L'habitacle plus vaste et aussi plus haut que celui de l'Aztek dégage un environnement aéré dans lequel il est agréable de rouler. Les fauteuils à l'avant vous assurent un confort appréciable, malgré la platitude de leur assise, et les passagers de la 2e rangée sont assez bien lotis. Le bât blesse davantage pour les perdants à la loterie qui échouent à l'arrière. Les espaces de rangement de bonne dimension abondent et un lecteur de CD/DVD avec écran à cristaux liquides est offert en option pour captiver les jeunes pendant le voyage. Le moins que l'on puisse dire, c'est qu'on s'éloigne de la gériatrie.
Bien garni et compétent
Parlant de l'équipement, la version CX embarque entre autres des freins à disque partout, des roues de 16 pouces, l'antipatinage toutes vitesses, un lecteur CD, la climatisation, le régulateur de vitesse et les principales assistances électriques. Le CXL ajoute principalement le groupe freins ABS/coussins de sécurité latéraux, (qui étaient de série en 2002), l'antipatinage, le système OnStar, la climatisation à deux zones, une galerie de toit, les sièges, rétroviseurs et radio avec mémorisation, ainsi qu'un indicateur de gonflage des pneus. Le Rendezvous peut aussi recevoir le système de traction intégrale VersaTrak dont l'intervention s'accomplit de faÇon complètement transparente. Lorsque les capteurs de l'ABS détectent un patinage des roues avant, la puissance est répartie vers le train arrière grâce à un différentiel autobloquant et à deux pompes de type gérotor. Simple, et efficace dans la plupart des circonstances.

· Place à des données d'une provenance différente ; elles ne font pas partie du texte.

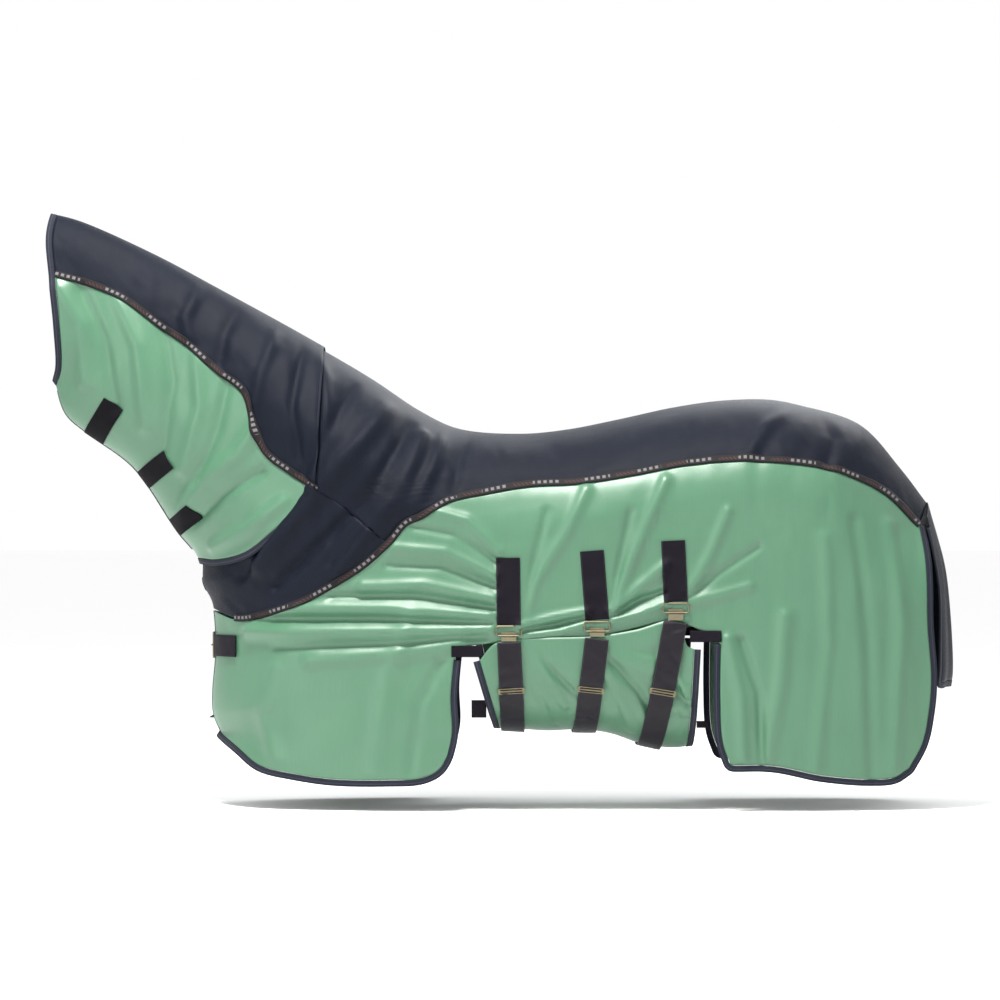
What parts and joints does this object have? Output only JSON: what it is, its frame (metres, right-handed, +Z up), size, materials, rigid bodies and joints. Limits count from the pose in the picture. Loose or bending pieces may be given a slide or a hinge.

Le comportement routier du Rendezvous demeure un peu une énigme. Le véhicule de presse à traction intégrale essayé au Québec pendant une semaine avait une suspension tellement molle qu'il engendrait le mal de mer sur les grandes ondulations des autoroutes. Par ailleurs, un modèle 2003 à simple traction conduit peu après au Michigan (sur des routes aussi défoncées qu'au Québec) semblait beaucoup mieux contrôlé même s'il manquait encore de retenue. Un ingénieur responsable des suspensions chez Buick m'assure pourtant que les ressorts et les amortisseurs sont identiques dans tous les modèles. Dans tous les cas cependant, les limites de l'adhérence sont rapidement atteintes avec un centre de gravité assez haut perché et des pneumatiques bien ordinaires en taille 70. Le mieux est de l'essayer vous-même si vous envisagez d'en faire l'achat.
Il n'est pas surprenant que les ventes du Rendezvous dépassent et de loin celles de l'Aztek. En offrant un véhicule original et compétent s'adressant à une clientèle plus jeune mais aisée, dont l'archétype est représenté jusqu'à un certain point par Tiger Woods, la division Buick enregistre une progression de son chiffre d'affaires, et peut maintenant compter sur une clientèle « élargie » vers le bas. Beau coup ! On pourrait même compter un oiselet.